Low Tide

Grief, an unpredictable beast. Just when I think it has gone back to the cave, it crushes  me sideways. I’m cleaning houses right now. It is a job. I’m in the bathroom of a comfortable home lived in by two mellow artists. The painter wife has a fabulous collection of large and unusual shells she has displayed on the  bathroom counter. I look at them and burst into tears. My mom had a good collection of shells that she treasured. Some of them came from the Shell Shop that she worked at in Lahaina, Maui. She would laugh as she told people she sold “seashells at the seashore”. It  was 1980 and we were young, happy and living “da kind”.

After Grace died I thought I was going to move right  back to the Big Island so I had a garage sale. I sold Graces’ collection of shells. The shells she had for all those years and loved. I loved them too. I was thinking I was being practical by getting rid of them as it is expensive to ship “stuff” to the islands. “Stuff.” Stuff is a bitch for me, I don’t know when to let go.

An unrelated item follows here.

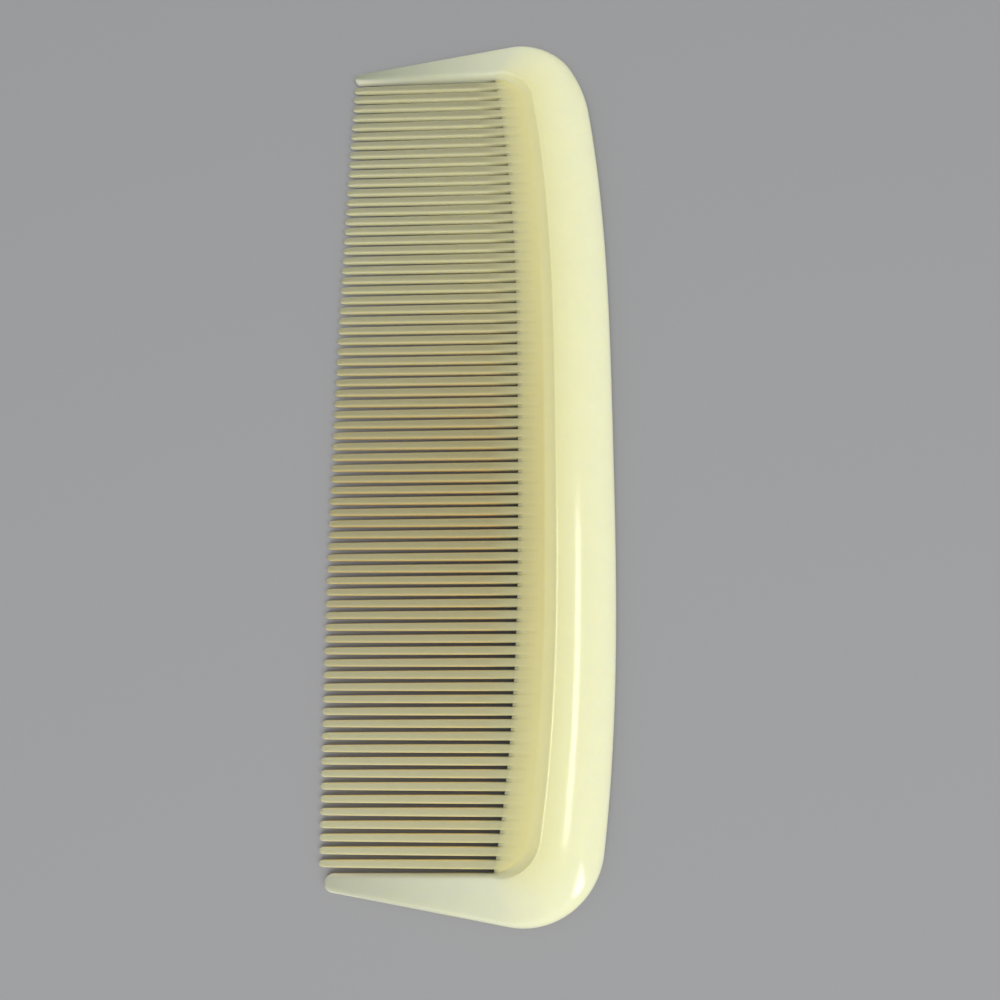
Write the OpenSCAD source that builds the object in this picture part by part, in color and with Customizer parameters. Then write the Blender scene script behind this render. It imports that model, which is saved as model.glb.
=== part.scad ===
// Dressing comb: one injection moulding with a row of fine teeth between two guards, one narrower
// than the other.
// X runs along the comb, Y from the tooth tips to the back, Z through its thickness.
// Both faces are alike, so each section is drawn as an upper half and mirrored downwards.

/* [Teeth] */
// Number of fine teeth between the two guards
tooth_count = 72; // [20:1:90]
// Distance from one tooth to the next
tooth_pitch = 2.2; // [1.8:0.05:4]
// Width of a slot at its closed end
slot_w = 0.6; // [0.4:0.05:1]
// Length of the slots at the middle of the comb
slot_len = 36.4; // [20:0.1:45]
// How far the slot ends curve towards the tips at the guards
slot_drop = 4.5; // [0:0.5:8]
// Where along the row the teeth reach furthest, from its middle towards the wide guard
tip_mid = 16; // [-30:1:30]
// How far the teeth's tips have curved back half a row away from there
tip_drop = 1.2; // [0:0.1:4]
// Thickness of a tooth at its root
tooth_root_t = 1.9; // [1.2:0.1:2.2]
// Thickness of a tooth where its tip starts
tooth_tip_t = 1.4; // [0.7:0.1:1.8]
// Width of a tooth where its tip starts
tooth_tip_w = 1.15; // [0.6:0.05:1.2]
// Length of the rounded tip of a tooth
tooth_point_len = 1.5; // [1:0.1:4]
// Width of the flat on a tooth's face, as a share of the tooth's width
tooth_land = 0.75; // [0.3:0.05:0.9]

/* [Web] */
// Thickness of the web that carries the teeth
web_t = 2.1; // [1.4:0.1:3]
// Thickness left at the closed end of a slot
slot_end_t = 1; // [0.6:0.1:1.8]
// Length of the grooves that run on from the slots into the web
groove_len = 4.4; // [1:0.1:4.6]
// Distance from the slot ends to the foot of the back's inner slope
web_w = 4.8; // [4.6:0.1:10]
// Radius of the recess's corners beside the guards
recess_r = 6; // [2:0.5:6]

/* [Back] */
// Distance from the furthest tooth tips to the back edge
comb_w = 54.8; // [52:0.1:70]
// Thickness of the back at the middle of its crown
back_t = 5.2; // [4:0.1:8]
// Width of the slope that climbs from the web to the back
slope_w = 2.5; // [1:0.1:4]
// Height that the crown gains above the slope's upper edge
crown_rise = 0.4; // [0:0.05:0.8]
// How far each face of the back falls from the middle of the comb to its corners
back_fall = 0.2; // [0:0.05:0.4]
// Width of the rounding along the back edge
back_round = 3.8; // [1:0.1:5]
// Angle of the back edge where its corners start
back_end_angle = 7.8; // [1:0.1:15]
// Radius of the back corner above the narrow guard
narrow_corner_r = 11.5; // [6:0.5:15]
// Radius with which that corner runs on into the back edge
narrow_shoulder_r = 28.5; // [15:0.5:35]
// Radius of the back corner above the wide guard
wide_corner_r = 14.5; // [6:0.5:17]
// Radius with which that corner runs on into the back edge
wide_shoulder_r = 14.5; // [14.5:0.5:35]

/* [Guards] */
// Width of the narrow guard where it joins the back
narrow_guard_w = 7.7; // [5:0.1:14]
// Width of the wide guard where it joins the back
wide_guard_w = 9.1; // [5:0.1:14]
// Width of the narrow guard's round tip
narrow_tip_w = 2.2; // [2:0.1:4]
// Width of the wide guard's round tip
wide_tip_w = 3.3; // [2:0.1:4]
// How far the guards' tips stop short of the furthest tooth tips
guard_stop = 1.9; // [0:0.1:4]
// Thickness of a guard where it joins the back
guard_root_t = 4.2; // [2.6:0.1:6]
// Thickness of a guard at its tip
guard_tip_t = 2.4; // [1.6:0.1:4]
// Width of the rounding along a guard's edges
guard_round = 1; // [0.4:0.1:1.4]
// How far a guard's inner edge draws back between its root and its tip
guard_relief = 0.2; // [0:0.05:1]

/* [Hidden] */

// Height of the narrow upright band that every rounded edge keeps at the parting plane
edge_land = 0.25;
// How far the web and the teeth reach into the piece that carries them
root_in = 1.5;
// How far the foot of the slope lies below the web's face, so that the two faces cross
foot_sink = 0.15;
// Power of the curves of the back edge and of the slot ends: flat in the middle, falling at the ends
bow_power = 3;
// Direction in which a corner's own arc hands over to its shoulder
corner_turn = 60;
// Steps along the back, round a corner, along a guard, round its tip and along the web
back_steps = 14;
corner_steps = 12;
guard_steps = 7;
tip_steps = 5;
web_steps = 36;
// Steps across a section: the inner slope, the crown and the outer rounding
slope_steps = 4;
crown_steps = 4;
round_steps = 5;

row_half = tooth_count*tooth_pitch/2;
guard_in_x = row_half + slot_w/2;

// Corner of the recess: its centre and the direction in which the foot of the slope arrives
recess_x = guard_in_x - recess_r;
recess_angle = atan(bow_power*slot_drop*pow(recess_x/row_half, bow_power - 1)/row_half);
foot_end_x = recess_x + recess_r*sin(recess_angle);
recess_y = foot_y(foot_end_x) - recess_r*cos(recess_angle);

function lerp(a, b, s) = a + (b - a)*s;
function polar(centre, r, angle) = centre + r*[cos(angle), sin(angle)];

// Plan curves: the slot ends, the tooth tips and the foot of the back's slope
function slot_end_y(x) = slot_len - slot_drop*pow(abs(x)/row_half, bow_power);
function tip_y(x) = tip_drop*pow((x - tip_mid)/row_half, 2);
function foot_y(x) = slot_end_y(x) + web_w;

// Height of the crown at distance d: mid_h on its ridge, falling to edge_h at reach from it
function crown(d, ridge, reach, edge_h, mid_h) = mid_h/(1 + (mid_h/edge_h - 1)*pow((d - ridge)/reach, 2));

// Upper half of a section as [distance, height] pairs from the inner edge to the outer one.
// The inner side is a hollow slope where it meets the web and a round edge on a guard: rim goes
// from 0 to 1 between the two. Then come the crown and the rounding of the outer edge.
function half_section(width, rim, in_w, out_w, edge_h, mid_h) = let (
    ridge = (in_w + width - out_w)/2,
    reach = ridge - in_w,
    foot = web_t/2 - foot_sink
) concat(
    [for (i = [0:slope_steps]) let (s = i/slope_steps) [
        in_w*lerp(s, 1 - cos(90*s), rim),
        lerp(lerp(foot, edge_h, s*s), lerp(edge_land, edge_h, sin(90*s)), rim)
    ]],
    [for (i = [1:crown_steps]) let (d = lerp(in_w, width - out_w, i/crown_steps))
        [d, crown(d, ridge, reach, edge_h, mid_h)]],
    [for (i = [1:round_steps]) let (a = 90*i/round_steps, d = width - out_w*(1 - sin(a)))
        [d, lerp(edge_land, crown(d, ridge, reach, edge_h, mid_h), cos(a))]]
);

// Closed ring of the section that stands on the plan line from inner to outer
function ring(inner, outer, half) = let (
    dir = (outer - inner)/norm(outer - inner),
    low = [for (i = [len(half) - 1:-1:0]) [half[i].x, -half[i].y]]
) [for (p = concat(half, low)) [inner.x + dir.x*p.x, inner.y + dir.y*p.x, p.y]];

// Section of the back with half thickness h; s runs from 0 on the back to 1 at the root of a guard
function back_ring(inner, outer, s, h) = ring(inner, outer, half_section(
    norm(outer - inner), s*s, lerp(slope_w, guard_round, s), lerp(back_round, guard_round, s),
    lerp(h - crown_rise, guard_root_t/2, s), lerp(h, guard_root_t/2, s)
));

// Section of a guard with half thickness h: flat faces, and edges rounded as far as its width allows
function guard_ring(inner, outer, h) = let (width = norm(outer - inner), w = min(guard_round, 0.4*width))
    ring(inner, outer, half_section(width, 1, w, w, h, h));

// Outline of a corner: its own arc, and past corner_turn the shoulder's arc, tangent to the first
function corner_at(corner, corner_r, shoulder_r, angle) = let (r = angle > corner_turn ? shoulder_r : corner_r)
    polar(polar(corner, corner_r - r, corner_turn), r, angle);

// Rings of one half, from the middle of the back to the tip of its guard. The back edge is bowed and
// meets the shoulder's arc at back_end_angle; the guard's outer edge is tangent to corner and tip.
function half_rings(corner_r, shoulder_r, root_w, tip_w) = let (
    corner_x = guard_in_x + root_w - corner_r,
    end_x = corner_x + (corner_r - shoulder_r)*cos(corner_turn) + shoulder_r*sin(back_end_angle),
    drop = end_x*tan(back_end_angle)/bow_power,
    corner_y = comb_w - drop - shoulder_r*cos(back_end_angle) - (corner_r - shoulder_r)*sin(corner_turn),
    corner = [corner_x, corner_y],
    tip_r = tip_w/2,
    tip = [guard_in_x + guard_relief + tip_r, guard_stop + tip_r],
    slant = asin((corner_r - tip_r)/norm(tip - corner)) - atan2(tip.x - corner.x, corner.y - tip.y)
) concat(
    [for (i = [0:back_steps]) let (s = i/back_steps, in_x = foot_end_x*s)
        back_ring([in_x, foot_y(in_x)], [end_x*s, comb_w - drop*pow(s, bow_power)], 0, back_t/2 - back_fall*s*s)],
    [for (i = [1:corner_steps]) let (s = i/corner_steps) back_ring(
        polar([recess_x, recess_y], recess_r, lerp(90 - recess_angle, 0, s)),
        corner_at(corner, corner_r, shoulder_r, lerp(90 - back_end_angle, -slant, s)), s, back_t/2 - back_fall)],
    [for (i = [1:guard_steps]) let (s = i/guard_steps) guard_ring(
        lerp([guard_in_x, recess_y], tip - [tip_r, 0], s),
        lerp(polar(corner, corner_r, -slant), polar(tip, tip_r, -slant), s),
        lerp(guard_root_t, guard_tip_t, s)/2)],
    // Round the tip the section gets narrower and lower, as the edge's own rounding does
    [for (i = [1:tip_steps]) let (
        a = 78*i/tip_steps,
        edge = min(1, tip_r*(1 - sin(a))/guard_round),
        h = lerp(edge_land, guard_tip_t/2, sqrt(1 - pow(1 - edge, 2)))
    ) guard_ring(polar(tip, tip_r, 180 + a), polar(tip, tip_r, -lerp(slant, 90, a/90)), h)]
);

narrow_rings = half_rings(narrow_corner_r, narrow_shoulder_r, narrow_guard_w, narrow_tip_w);
wide_rings = half_rings(wide_corner_r, wide_shoulder_r, wide_guard_w, wide_tip_w);

// Closed solid through rings that have the same number of points
module skin(rings) {
    n = len(rings[0]);
    top = n*(len(rings) - 1);
    polyhedron(
        points = [for (r = rings) each r],
        faces = concat(
            [[for (i = [n - 1:-1:0]) i]],
            [for (base = [0:n:top - n], i = [0:n - 1]) let (a = base + i, b = base + (i + 1) % n)
                each [[a, b, a + n], [b, b + n, a + n]]],
            [[for (i = [0:n - 1]) top + i]]
        )
    );
}

// Horseshoe of guard, corner, back, corner and guard
module back_and_guards() {
    skin(concat(
        [for (i = [len(narrow_rings) - 1:-1:1]) [for (p = narrow_rings[i]) [-p.x, p.y, p.z]]],
        wide_rings
    ));
}

// Thin plate between the back and the slots; its front edge slopes off, which makes the groove floors
module web() {
    half_l = guard_in_x + root_in;
    skin([for (i = [0:web_steps]) let (
        x = lerp(-half_l, half_l, i/web_steps),
        front = slot_end_y(min(abs(x), row_half))
    ) [
        [x, front, slot_end_t/2], [x, front + groove_len, web_t/2], [x, foot_y(x) + root_in, web_t/2],
        [x, foot_y(x) + root_in, -web_t/2], [x, front + groove_len, -web_t/2], [x, front, -slot_end_t/2]
    ]]);
}

// Six-sided section of a tooth: widest at the parting plane, with a flat on each face
function tooth_ring(x, y, w, t) = [for (side = [[-1, 0], [-tooth_land, 1], [tooth_land, 1], [1, 0],
    [tooth_land, -1], [-tooth_land, -1]]) [x + side.x*w/2, y, side.y*t/2]];

// One tooth: it runs on into the web, tapers slightly to its point and ends in a rounded tip
module tooth(x) {
    root_w = tooth_pitch - slot_w;
    root = slot_end_y(x);
    tip = tip_y(x);
    point = tip + tooth_point_len;
    skin([
        tooth_ring(x, root + groove_len - 0.2, root_w + 0.2, web_t - 0.1),
        tooth_ring(x, root, root_w, tooth_root_t),
        tooth_ring(x, lerp(point, root, 0.5), lerp(tooth_tip_w, root_w, 0.65), lerp(tooth_tip_t, tooth_root_t, 0.5)),
        tooth_ring(x, point, tooth_tip_w, tooth_tip_t),
        tooth_ring(x, lerp(tip, point, 0.3), 0.9*tooth_tip_w, 0.7*tooth_tip_t),
        tooth_ring(x, tip, 0.4*tooth_tip_w, 0.3*tooth_tip_t)
    ]);
}

module teeth() {
    for (i = [0:tooth_count - 1]) tooth((i + 0.5)*tooth_pitch - row_half);
}

// The whole moulding, with its crown's ridge on the ground and the origin under the middle of its outline
module comb() {
    color("lemonchiffon") translate([(narrow_guard_w - wide_guard_w)/2, -comb_w/2, back_t/2]) union() {
        back_and_guards();
        web();
        teeth();
    }
}

comb();
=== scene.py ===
"""Dressing comb in ivory plastic: one moulding with a row of fine teeth between two guards."""

import bpy
import numpy as np
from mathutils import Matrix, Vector


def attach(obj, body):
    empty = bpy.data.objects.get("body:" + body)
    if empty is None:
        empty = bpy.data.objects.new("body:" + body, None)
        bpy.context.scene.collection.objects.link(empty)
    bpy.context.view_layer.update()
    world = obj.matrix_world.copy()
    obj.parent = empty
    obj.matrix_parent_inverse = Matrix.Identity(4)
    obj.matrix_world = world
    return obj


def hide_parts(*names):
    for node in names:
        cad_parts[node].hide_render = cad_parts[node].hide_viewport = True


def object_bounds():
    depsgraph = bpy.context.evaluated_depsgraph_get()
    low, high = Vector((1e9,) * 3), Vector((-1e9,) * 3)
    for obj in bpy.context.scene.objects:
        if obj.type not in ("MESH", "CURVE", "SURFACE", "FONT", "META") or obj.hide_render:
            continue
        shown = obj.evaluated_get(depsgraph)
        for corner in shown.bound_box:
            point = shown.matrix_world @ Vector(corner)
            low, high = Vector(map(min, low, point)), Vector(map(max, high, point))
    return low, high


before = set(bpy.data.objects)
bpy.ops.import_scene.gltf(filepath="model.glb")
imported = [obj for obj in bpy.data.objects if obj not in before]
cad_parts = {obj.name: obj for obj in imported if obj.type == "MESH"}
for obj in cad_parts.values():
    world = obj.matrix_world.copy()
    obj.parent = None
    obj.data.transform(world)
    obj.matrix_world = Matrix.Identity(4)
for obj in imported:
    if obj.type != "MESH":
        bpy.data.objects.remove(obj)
cad_low, cad_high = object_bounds()

# ---------------------------------------------------------------- the teeth
# 72 fine teeth of the comb's one ivory moulding. They taper from root to tip in width and in
# thickness, their faces are flat with rounded edges, and each ends in a small round tip.

# Lengths are in millimetres: x along the comb from the middle of the row, y from the furthest
# tooth tips to the back, and z up from the parting plane in the middle of the thickness. Names
# in _w, _t, _h and _r are widths, thicknesses, heights and radii, and angles are in degrees
# unless they end in _rad.
MM = 0.001
tooth_count, tooth_pitch, slot_w, slot_len, slot_drop = 72, 2.2, 0.6, 36.4, 4.5
tip_mid, tip_drop = 16.0, 1.2
tooth_root_t, tooth_tip_t, tooth_tip_w, flank_tip_t = 1.9, 1.4, 1.15, 0.6
tip_round, tip_fullness, tip_thinning = 0.9, 2.2, 3.2
slot_end_t, bow_power, face_power, taper_power = 1.0, 3, 8, 0.4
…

The hardest part of grief right now  is the loneliness. I have never felt so alone. I have lived by myself for 15 years and have loved it but since my mom died I have never felt so by myself. It is a horrible feeling. I don’t want to feel this way. I hear a voice “well change your attitude then.”  I would if it was that easy.

I know it’s not the shells that I’m crying about. It’s the discomfort of life changing, of getting old, of losing the family I once had. Eventually this feeling will change. Not soon enough for this big baby.